Jacques Carette said:

Also, have you seen the thread https://twitter.com/davidad/status/1327406604476669956 ?

Does he mean... for diagrams representing individual morphisms? Otherwise there are definitely diagrams I would want to draw in categories that would not fit in 1d

Amar Hadzihasanovic (Nov 20 2020 at 12:13):

Commutative diagrams are actually diagrams in the 2-categorical nerve of a category

Kenji Maillard (Nov 20 2020 at 12:16):

That's an interesting way to formulate it. Is that written formally/carefully somewhere ?

Amar Hadzihasanovic (Nov 20 2020 at 12:26):

Oh, I used “2-categorical nerve of a category” playfully, I don't think it's really used.

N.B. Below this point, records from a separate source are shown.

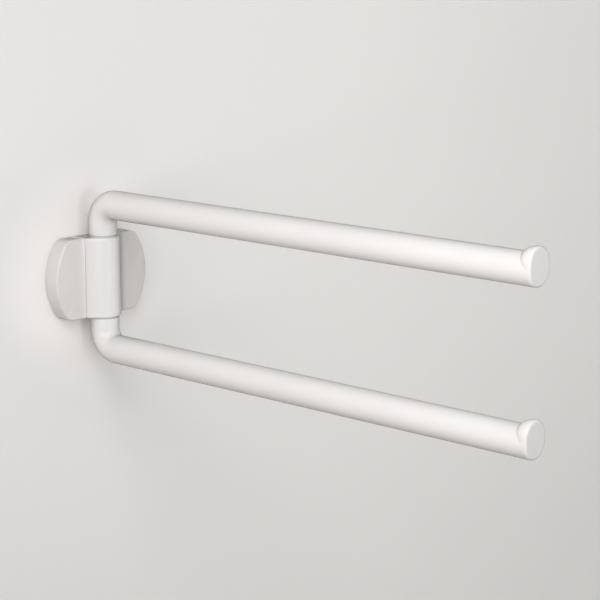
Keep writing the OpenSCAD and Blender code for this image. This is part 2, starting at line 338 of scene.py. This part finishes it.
@dataclass(frozen=True)
class MouldedPlastic:
    """Injection moulded plastic: an orange-peel skin with faint flow clouds and scuffs, darker close to
    the wall.

    Close to the wall the skin is darker, browner and a little rougher. Its base colour darkens towards
    black where it turns away from the eye: painted shade along the outlines.
    """

    name: str
    colour: Colour
    cloud_colour: Colour
    roughness: float
    clouds: Pattern = Pattern(38.0, 3.0)
    cloud_span: Range = (0.3, 0.7)
    peel: Pattern = Pattern(1.3, 1.5)
    peel_depth_mm: float = 0.0035
    pores: Pattern = Pattern(0.25)
    pore_height: float = 0.25
    pore_roughness: float = 0.03
    scuffs: Pattern = Pattern(1.1, 4.0, Grain.ALONG_Y)
    scuff_span: Range = (0.66, 0.8)
    scuff_roughness: float = 0.1
    touch: Pattern = Pattern(55.0)
    touch_span: Range = (0.35, 0.75)
    touch_roughness: float = 0.05
    # Share of the painted shade along the outlines.
    painted_edge_shade: float = 0.9
    # Close to the wall the skin turns darker, browner and rougher, in clouds.
    near_wall_colour: Colour = (0.46, 0.43, 0.395)
    near_wall_y: Range = (-0.0165, -0.0115)
    near_wall_share: float = 0.3
    near_wall_least: float = 0.8
    near_wall_clouds: float = 0.4
    near_wall_roughness: float = 0.03

    def material(self) -> bpy.types.Material:
        """Mixes the finish.

        Returns:
            Its material.
        """
        recipe = Recipe(self.name)
        clouds = recipe.noise(self.clouds)
        pores = recipe.noise(self.pores)
        scuffs = recipe.band(recipe.noise(self.scuffs), self.scuff_span)
        touch = recipe.band(recipe.noise(self.touch), self.touch_span)
        # Darker, browner and rougher close to the wall.
        near_wall = recipe.band(recipe.along(Axis.Y), self.near_wall_y)
        rough = self.roughness + touch * self.touch_roughness + pores * self.pore_roughness
        worn = rough + scuffs * self.scuff_roughness + near_wall * self.near_wall_roughness
        moulded = recipe.blend(recipe.band(clouds, self.cloud_span), self.colour, self.cloud_colour)
        near_wall_mix = near_wall * (self.near_wall_least + clouds * self.near_wall_clouds) * self.near_wall_share
        skin = recipe.blend(near_wall_mix, moulded, self.near_wall_colour)
        # Painted shade: the base colour darkens towards black where the surface turns away from the
        # eye, darkening the outlines.
        slant = recipe.slant()
        edge = slant * slant * slant * self.painted_edge_shade
        height = recipe.noise(self.peel) + pores * self.pore_height
        recipe.feed(
            recipe.shader,
            {
                "Base Color": recipe.blend(edge, skin, BLACK),
                "Roughness": worn,
                "Normal": recipe.relief(height, self.peel_depth_mm),
            },
        )
        return recipe.material


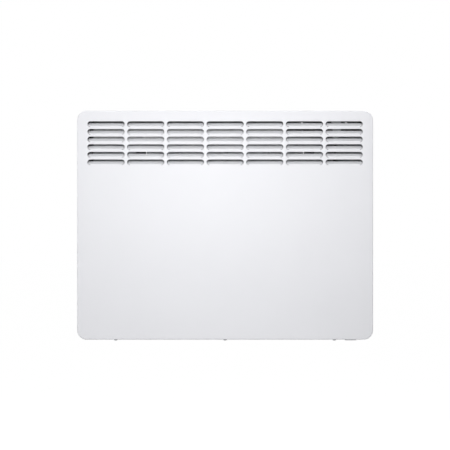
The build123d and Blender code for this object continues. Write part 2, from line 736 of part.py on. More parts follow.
def key_cap(x, y):
    """Push key: a chamfered cap over a flange that stops it under the bezel."""
    cap = post(Pos(x, y) * Rectangle(KEY_SIZE, KEY_SIZE), BEZEL_BASE_Z, TOP_Z + KEY_PROUD)
    cap = chamfer(cap.faces().sort_by(Axis.Z)[-1].edges(), 0.5)
    side = KEY_SIZE + 2 * KEY_FLANGE
    return cap + post(Pos(x, y) * Rectangle(side, side), BEZEL_BASE_Z - KEY_FLANGE_H, BEZEL_BASE_Z)


# ================================================================ rocker switch
def switch_body():
    """Snap-in switch body: a rim under the casing, a well for the rocker, three spades on top."""
    centre = Pos(ROCKER_X, ROCKER_Y)
    rim = post(centre * Rectangle(RIM_W, RIM_L), BASE_Z - RIM_H, BASE_Z)
    rim = chamfer(rim.faces().sort_by(Axis.Z)[0].edges(), 0.6)
    stem = post(centre * Rectangle(SWITCH_BODY_W, SWITCH_BODY_L), BASE_Z, SWITCH_TOP_Z)
    well = centre * Rectangle(ROCKER_W + 2 * FIT_GAP, 2 * ROCKER_HALF_L + 3)
    body = rim + stem - post(well, BASE_Z - RIM_H - 1, BASE_Z + ROCKER_WELL)
    pin_hole = Pos(ROCKER_Y, BASE_Z + ROCKER_PIVOT_H) * Circle(ROCKER_PIN_R + PIN_CLEARANCE)
    hole_half = ROCKER_W / 2 + FIT_GAP + ROCKER_PIN_L
    body -= beam(pin_hole, ROCKER_X - hole_half, ROCKER_X + hole_half)
    spade = Rectangle(SPADE_W, SPADE_T)
    spades = [
        post(Pos(ROCKER_X, ROCKER_Y + y) * spade, SWITCH_TOP_Z, SWITCH_TOP_Z + SWITCH_SPADE_L)
        for y in (-8, 0, 8)
    ]
    return body + spades


def rocker_switch():
    """Two-lobed rocker on its pins, at rest with its front lobe pressed in."""
    drop = ROCKER_RECESS - ROCKER_PIVOT_H - RIM_H
    swing = radians(ROCKER_SWING)
    raised = (ROCKER_HALF_L * cos(swing), drop - ROCKER_HALF_L * sin(swing))
    crown = ThreePointArc((raised[0] + 0.8, -2), (0, 3.6), (-ROCKER_HALF_L, 1))
    sides = Polyline(crown @ 1, (-ROCKER_HALF_L, drop), (0, drop), raised, crown @ 0)
    body = extrude(Plane.YZ * make_face([crown, sides]), ROCKER_W / 2, both=True)
    pins = extrude(Plane.YZ * RegularPolygon(ROCKER_PIN_R, 12), ROCKER_W / 2 + ROCKER_PIN_L, both=True)
    return Pos(ROCKER_X, ROCKER_Y, BASE_Z + ROCKER_PIVOT_H) * (body + pins)


# ================================================================ wall bracket
def hook_profile(top):
    """One hook in Y and Z: an arm through the rear panel and a nose that rises in front of it."""
    arm = span((HOOK_REACH_Y, -UPRIGHT_DEPTH), (top - HOOK_ARM_H, top))
    nose = span((HOOK_REACH_Y, HOOK_NOSE_Y), (top, top + HOOK_NOSE_RISE))
    hook = arm + nose
    back_top = hook.vertices().sort_by(Axis.Y)[-2:].sort_by(Axis.X)[-1]
    return chamfer(back_top, 2)


def bracket_upright(side):
    """Folded angle: its web lies on the wall and its flange carries two hooks."""
    low, high = UPRIGHT_Z
    flange = span((-UPRIGHT_DEPTH, 0), (low, high))
    for top in HOOK_TOPS:
        flange += hook_profile(top)
    flange_x = sorted((side * HOOK_X, side * (HOOK_X + BRACKET_T)))
    web_x = sorted((side * HOOK_X, side * (HOOK_X + UPRIGHT_W)))
    return beam(flange, *flange_x) + block(web_x, (-BRACKET_T, 0), (low, high))


def bracket_crossbar(z):
    """Shallow channel between the uprights, with a wall-screw hole near each end."""
    low, high = z - CROSSBAR_H / 2, z + CROSSBAR_H / 2
    outer = span((-CROSSBAR_LIP, 0), (low, high))
    hollow = span((-CROSSBAR_LIP, -BRACKET_T), (low + BRACKET_T, high - BRACKET_T))
    bar = beam(outer - hollow, -HOOK_X, HOOK_X)
    for x in (-WALL_HOLE_X, WALL_HOLE_X):
        bar -= plate(Pos(x, z) * Circle(WALL_HOLE_R), -2 * BRACKET_T, 1)
    return bar


# ================================================================ fasteners
def casing_screws():
    """Three pan-head screws that hold the casing to the rear panel's ears."""
    screw = pan_screw(SCREW_HEAD_R, SCREW_HEAD_H, SCREW_SHANK_R, 8)
    return Compound([Pos(x, SCREW_Y, BASE_Z) * screw for x in SCREW_X])


def hex_screws():
    """Sheet-metal screws that hold the inner sheets to the rear panel."""
    screws = []
    for x, z in HEX_PLACES:
        head = plate(hexagon(x, z, HEX_R), REAR_Y, REAR_Y + HEX_H)
        screws.append(head + plate(hexagon(x, z, HEX_SHANK_R), REAR_Y - HEX_SHANK_L, REAR_Y))
    return Compound(screws)


# ================================================================ assembly
def main():
    nodes = {
        "front_casing": front_casing(),
        "casing_screws": casing_screws(),
        "rear_panel": rear_panel(),
        "hex_screws": hex_screws(),
        "rear_heat_shield": rear_heat_shield(),
        "end_plate": end_plate(),
        "side_partition": side_partition(),
        "air_baffle": air_baffle(),
        "air_guide": air_guide(),
        "element_body": element_body(),
        "element_rod": element_rod(),
        "ceramic_bushes": ceramic_bushes(),
        "overheat_limiter": overheat_limiter(),
        "terminal_block": terminal_block(),
        "earth_stud": earth_stud(),
        "cable_bushing": cable_bushing(),
        "supply_loom": supply_loom(),
        "switch_loom": switch_loom(),
        "element_leads": element_leads(),
        "sensor_holder": sensor_holder(),
        "room_sensor": room_sensor(),
        "sensor_lead": sensor_lead(),
        "control_housing": control_housing(),
        "housing_clips": housing_clips(),
        "control_connector": control_connector(),
        "control_board": control_board(),
        "relay": on_board((126, 142), (-74, -56), 12),
        "power_supply": on_board((205, 236), (-50, -42), 10),
        "board_capacitor": board_capacitor(),
        "display": display(),
        "key_switches": key_switches(),
        "control_bezel": control_bezel(),
        "display_window": display_window(),
        "switch_body": switch_body(),
        "rocker_switch": rocker_switch(),
        "bracket_upright_left": bracket_upright(-1),
        "bracket_upright_right": bracket_upright(1),
        "bracket_crossbar_upper": bracket_crossbar(CROSSBAR_Z[0]),
        "bracket_crossbar_lower": bracket_crossbar(CROSSBAR_Z[1]),
    }
    for name, place in KEYS.items():
        nodes[name] = key_cap(*place)
    os.makedirs("parts", exist_ok=True)
    for name, solid in nodes.items():
        export_step(solid, f"parts/{name}.step")


main()
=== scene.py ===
# %% [markdown]
# # A wall panel convector heater
# The real heater is a folded steel hood, powder coated white, that hangs on a wall bracket. Air enters
# through slots in its underside, rises past a finned element and leaves through forty-two louvres.
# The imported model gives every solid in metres. This script keeps those solids where their shape is
# right, gives them finishes, and works out finer surfaces for the pieces whose curves matter most.

# %% Load the frame
import bpy
import bmesh
import json
import numpy as np
from math import cos, pi, radians, sin, tan
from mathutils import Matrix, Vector


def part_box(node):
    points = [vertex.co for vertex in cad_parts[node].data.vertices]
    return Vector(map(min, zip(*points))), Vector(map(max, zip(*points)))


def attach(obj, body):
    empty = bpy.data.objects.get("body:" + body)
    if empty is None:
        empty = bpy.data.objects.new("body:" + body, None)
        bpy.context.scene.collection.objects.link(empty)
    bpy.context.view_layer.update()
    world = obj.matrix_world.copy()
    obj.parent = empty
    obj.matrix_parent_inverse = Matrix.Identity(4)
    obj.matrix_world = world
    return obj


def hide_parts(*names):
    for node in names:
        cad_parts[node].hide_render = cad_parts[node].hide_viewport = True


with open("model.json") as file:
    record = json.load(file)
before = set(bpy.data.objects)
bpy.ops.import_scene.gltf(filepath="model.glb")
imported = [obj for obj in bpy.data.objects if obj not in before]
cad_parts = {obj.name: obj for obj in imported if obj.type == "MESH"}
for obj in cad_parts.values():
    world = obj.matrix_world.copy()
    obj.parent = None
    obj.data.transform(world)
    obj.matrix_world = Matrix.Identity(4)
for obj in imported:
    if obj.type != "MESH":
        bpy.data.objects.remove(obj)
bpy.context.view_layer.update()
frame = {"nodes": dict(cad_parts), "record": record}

MM = 0.001

# %% [markdown]
# ## From arrays to a mesh
# Every new piece is one or more grids of points, worked out as whole arrays, because numpy handles
# thousands of points in one step. A grid becomes quads by joining each point to its neighbours in the
# next row and column. The helpers below do that, put several grids into one mesh, merge the points
# where they meet and turn all faces outwards.

# %% Grid helpers
MERGE = 0.002 * MM


def grid(points, wrap=False):
    """Quads over a rows x columns x 3 array; with wrap, the last column joins the first."""
    rows, cols = points.shape[:2]
    index = np.arange(rows * cols).reshape(rows, cols)
    if wrap:
        index = np.concatenate([index, index[:, :1]], axis=1)
    quads = np.stack([index[:-1, :-1], index[:-1, 1:], index[1:, 1:], index[1:, :-1]], axis=-1)
    return points.reshape(-1, 3), quads.reshape(-1, 4)


def joined(parts):
    """Several (points, quads) parts as one pair of arrays."""
    starts = np.cumsum([0] + [len(points) for points, quads in parts[:-1]])
    all_points = np.concatenate([points for points, quads in parts])
    all_quads = np.concatenate([quads + start for (points, quads), start in zip(parts, starts)])
    return all_points, all_quads


def placed(name, data):
    """New object in the scene for a mesh, a lamp or a camera."""
    thing = bpy.data.objects.new(name, data)
    bpy.context.scene.collection.objects.link(thing)
    return thing


def smoothed(mesh, sharp):
    """Smooth shading, apart from edges above an angle in degrees."""
    mesh.shade_smooth()
    mesh.set_sharp_from_angle(angle=radians(sharp))


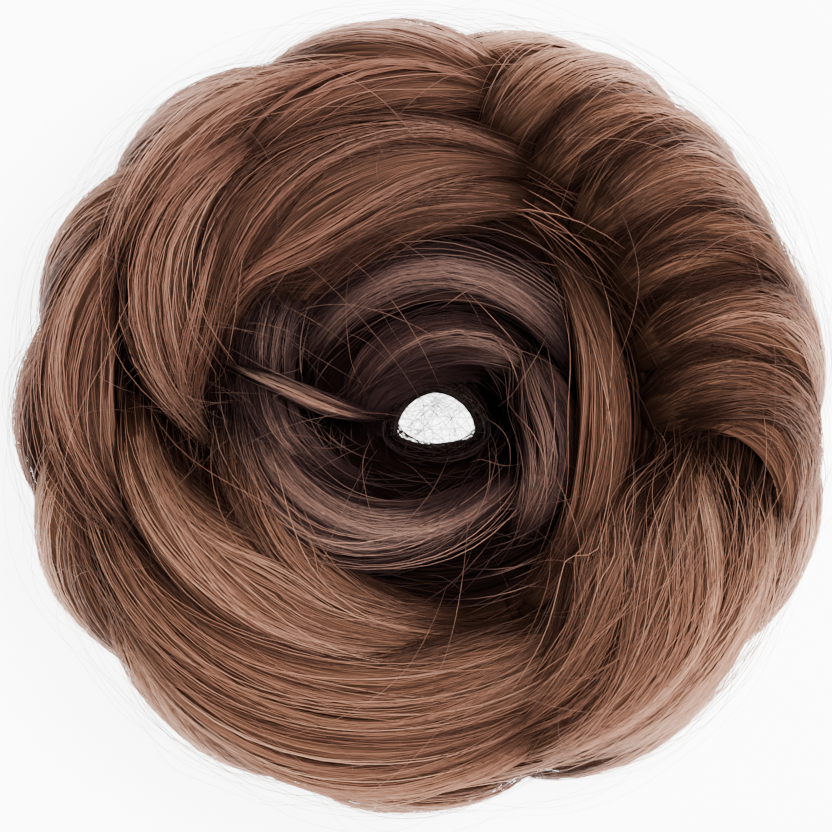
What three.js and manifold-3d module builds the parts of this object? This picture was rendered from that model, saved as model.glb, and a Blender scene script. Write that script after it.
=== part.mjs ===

It would come from treating the truncation functor $\tau: \mathrm{2Cat} \to \mathrm{Cat}$ which turns all 2-cells into identities as a kind of 'realisation of 2-categories in categories', so that the usual inclusion $\imath: \mathrm{Cat} \to \mathrm{2Cat}$, which is its right adjoint, could well be called a 'nerve'.
Then any “commutative $n$-gon” in a category $C$ is a 2-cell in the 2-category $\imath(C)$, and various “pastings of commutative diagrams” are diagrams of 2-cells in $\imath(C)$. That doesn't exhaust all sorts of things that people call “commutative diagrams” (for example the ones with two parallel arrows which are not necessarily presumed equal) but covers most uses.
This is all folklor-ish but I'm sure you can find it, for example, in Leinster's book on higher categories and higher operads.

Amar Hadzihasanovic (Nov 20 2020 at 12:46):

To make the “nerve/realisation” language a bit more pertinent: this picture would come from seeing $\mathrm{2Cat}$ as a reflective subcategory of the presheaf category $[\Theta_2^\mathrm{op}, \mathrm{Set}]$, where $\Theta_2$ is Joyal's category restricted to level 2.

There is a functor $\Theta_2 \to \mathrm{Cat}$ which induces a nerve-realisation pair between $[\Theta_2^\mathrm{op}, \mathrm{Set}]$ and $\mathrm{Cat}$, which actually restricts to the adjunction $\tau \dashv \imath$ between $\mathrm{2Cat}$ and $\mathrm{Cat}$.